Naur describes how engineers who took over the development or maintenance of a system would modify it in ways that “make no use of the facilities that were not only inherent in the structure of the existing [software] but were discussed at length in its documentation, and to be based instead on additions to that structure in the form of patches that effectively destroyed its power and simplicity.”

He goes on to write that

“The conclusion seems inescapable that at least with certain kinds of large programs, the continued adaption, modification, and correction of errors in them, is essentially dependent on a certain kind of knowledge possessed by a group of programmers who are closely and continuously connected with them.”

Basically, you can’t throw away the old cog without steadily increasing grinding noises and smoke emanating from the gearbox as the system dies from the thousand cuts of unguided maintenance.

“The death of a program happens when the programmer team possessing its theory is dissolved…. The actual state of death becomes visible when demands for modifications of the program cannot be intelligently answered”.

Sounds familiar.

Does this mean projects are doomed when they lose their “theoreticians”?

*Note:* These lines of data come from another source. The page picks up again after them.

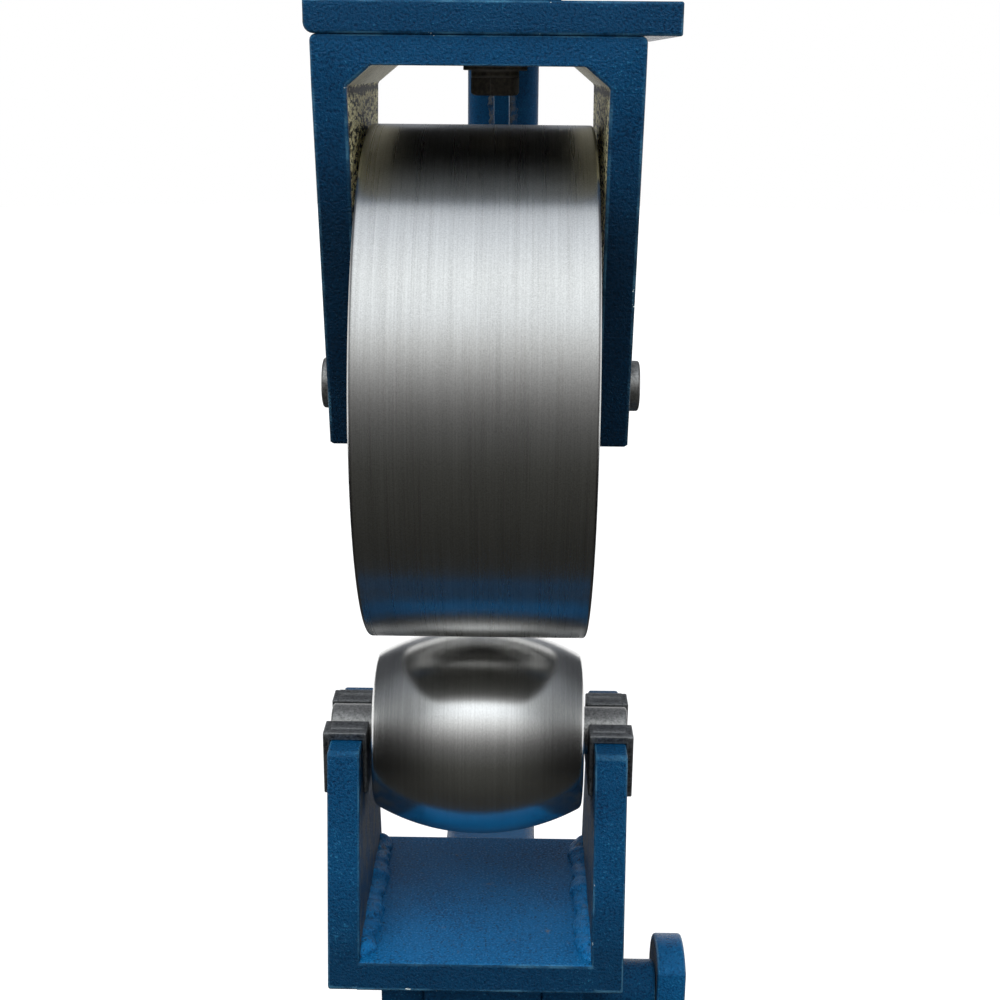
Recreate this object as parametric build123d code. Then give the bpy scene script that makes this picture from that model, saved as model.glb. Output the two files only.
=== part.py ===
from build123d import *
import math
import os

# Floor-standing english wheel, in millimetres.
# The origin is on the floor straight below the two wheels.
# X runs along the wheel axles, Y runs back into the throat, Z is up.

# Upper wheel
axle_height = 1200.0
upper_wheel_diameter = 200.0
upper_wheel_width = 84.0
wheel_edge_round = 1.2
upper_hub_diameter = 66.0
upper_rim_thickness = 16.0
upper_recess_depth = 6.0
axle_diameter = 20.0
running_clearance = 0.05
fit_clearance = 0.1

# Ball bearings of both wheels
bearing_diameter = 47.0
bearing_width = 14.0
wheel_core_bore = 26.0

# Fork that carries the upper wheel
fork_side_gap = 2.5
fork_leg_thickness = 12.0
fork_top_thickness = 10.0
fork_headroom = 21.3
fork_depth = 120.0
fork_foot_depth = 64.0
fork_leg_below_axle = 17.0
fork_weld_width = 8.5
fork_weld_height = 7.0
axle_overhang = 6.0

# Pad plate and the bolt that holds the fork to it
pad_width = 126.5
pad_depth = 122.0
pad_thickness = 11.0
pad_offset = 4.75
bolt_diameter = 10.0
bolt_head_flats = 16.5
bolt_head_height = 6.3
spring_washer_diameter = 18.0
spring_washer_thickness = 2.7
flat_washer_diameter = 24.0
flat_washer_thickness = 1.6

# Anvil wheel
anvil_crown_diameter = 87.0
anvil_edge_diameter = 64.4
anvil_width = 86.6
wheel_gap = 6.4

# Saddle blocks that hold the anvil axle
anvil_side_gap = 2.6
saddle_inner_flange = 1.9
saddle_outer_flange = 3.0
saddle_depth = 44.0
saddle_above_axle = 7.7
saddle_flange_drop = 27.6
saddle_core_drop = 24.0
anvil_axle_end_inset = 1.5

# Yoke
yoke_side_thickness = 13.2
yoke_notch_width = 35.0
yoke_ear_below_saddle = 3.5
yoke_ear_depth = 66.0
yoke_base_front = 50.0
yoke_base_back = 59.0
yoke_base_thickness = 12.0
anvil_floor_gap = 40.1
yoke_weld_leg = 8.0
yoke_weld_end_inset = 3.0

# Release shaft, cam and lever
release_offset = 2.5
release_shaft_diameter = 24.0
release_shaft_below_base = 30.6
release_drop = 6.0
release_turn_degrees = 90.0
cam_width = 16.0
cam_back_radius = 14.0
cam_gap = 0.2
cam_side_clearance = 0.3
cam_pocket_clearance = 0.8
cam_extra_degrees = 8.0
cam_profile_points = 9
thrust_pad_height = 10.0
thrust_pad_depth = 30.0
lug_thickness = 18.6
lug_depth = 48.0
lever_inner_face = 79.0
lever_thickness = 12.4
lever_head_radius = 23.4
lever_bar_width = 32.0
lever_length = 190.0
lever_grip_length = 95.0
lever_grip_wall = 5.0

# Ram, its sleeve and the adjuster
ram_head_width = 50.4
ram_head_depth = 56.0
ram_head_below_shaft = 34.0
ram_head_top_clearance = 0.6
guide_pin_diameter = 10.0
guide_pin_length = 40.0
guide_pin_x = 17.0
guide_pin_y = 18.5
ram_width = 50.0
ram_clearance = 0.2
ram_travel = 60.0
ram_travel_spare = 10.0
ram_guided_length = 150.0
ram_corner_chamfer = 2.0
sleeve_wall = 10.0
sleeve_length = 220.0
nut_thickness = 30.0
nut_width = 56.0
screw_diameter = 30.0
screw_length = 350.0
kick_wheel_diameter = 300.0
kick_rim_diameter = 22.0
kick_hub_diameter = 60.0
kick_hub_height = 40.0
kick_spoke_diameter = 14.0
kick_spoke_count = 4
kick_hub_above_screw_end = 12.0

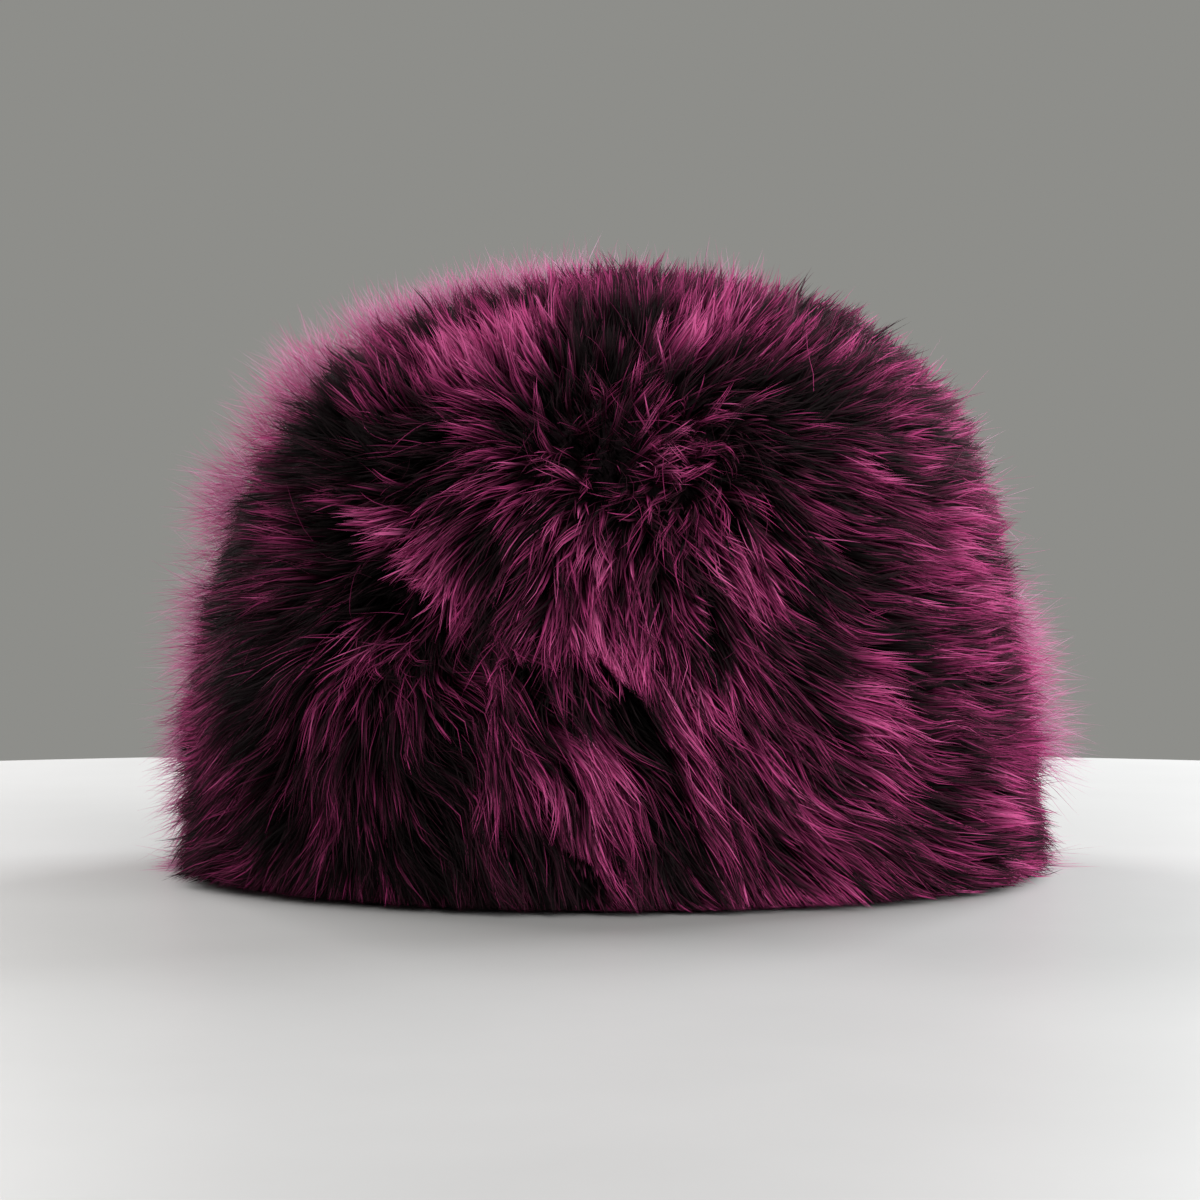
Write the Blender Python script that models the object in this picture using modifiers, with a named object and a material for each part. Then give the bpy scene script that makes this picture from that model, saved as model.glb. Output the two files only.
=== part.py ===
"""A deep-furred round cossack hat (papakha), resting on its rim.

Units are metres, +Z is up, the wearer's face is towards -Y and the origin is the centre of the rim.
The hat is sewn from three pelts: the crown, and two that go round the sides. Each pelt is a wall of
skin with its fur outside it. The fur is a dense mass with combed locks fused to it.
"""

import math
import random

import bmesh
import bpy
import numpy as np
from mathutils import Vector

# Head opening, inside the skin
HEAD_WIDTH = 0.176
HEAD_DEPTH = 0.194
HEAD_HEIGHT = 0.133
SKIN_THICKNESS = 0.0025

# Outline of the fur, over the tips of its locks
FUR_WIDTH = 0.239
FUR_DEPTH = 0.252
FUR_HEIGHT = 0.1645
LOCK_RISE = 0.0105

# Shape of every dome: how far the wall leans in, and how square its shoulder is
TAPER = 0.12
SQUARENESS = 5.0
BELLY_HEIGHT = 0.040
BELLY_SPREAD = 0.016
BELLY = 0.020

# Each seam is cut on rays from this point, so it runs square through the wall. The skins carry the
# hat at the rim, and the fur ends just above what it stands on.
HEART = Vector((0.0, 0.0, 0.055))
SEAM_GAP = 0.0004
SKIN_GAP = 0.0003
RIM_CLEARANCE = 0.0004
UNDERCUT = 0.008

AROUND = 40
UP_FUR = 10
UP_SKIN = 8

# Locks: spacing on the surface, the size of one, and the share of it that lies behind its own place
LOCK_SPACING = 0.0250
LOCK_LENGTH = 0.044
LOCK_WIDTH = 0.0200
LOCK_THICKNESS = 0.0090
LOCK_SIDES = 4
LOCK_BEND = 0.45
LOCK_FULLNESS = {0.0: 0.75, LOCK_BEND: 1.0, 1.0: 0.0}
LOCK_ROOT_DEPTH = 0.0028
LOCK_BACKSET = 0.28
FIRST_ROW = 0.009
DOWNWARD_PULL = 0.34
COMB_SCATTER = 0.16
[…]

Not necessarily. One way to soften the blow is to retain their services in a mentoring and advisory capacity. A caveat here is that if the advisors do not keep closely connected with the project as it changes, they will lose their special knowledge. Even more importantly, teams need to swallow their pride and actually take the advice of the old guard. This needs no small measure of maturity and humility, qualities which are conspicuously lacking in some developers.

So don’t be so quick to let core developers go. They are not fungible resources.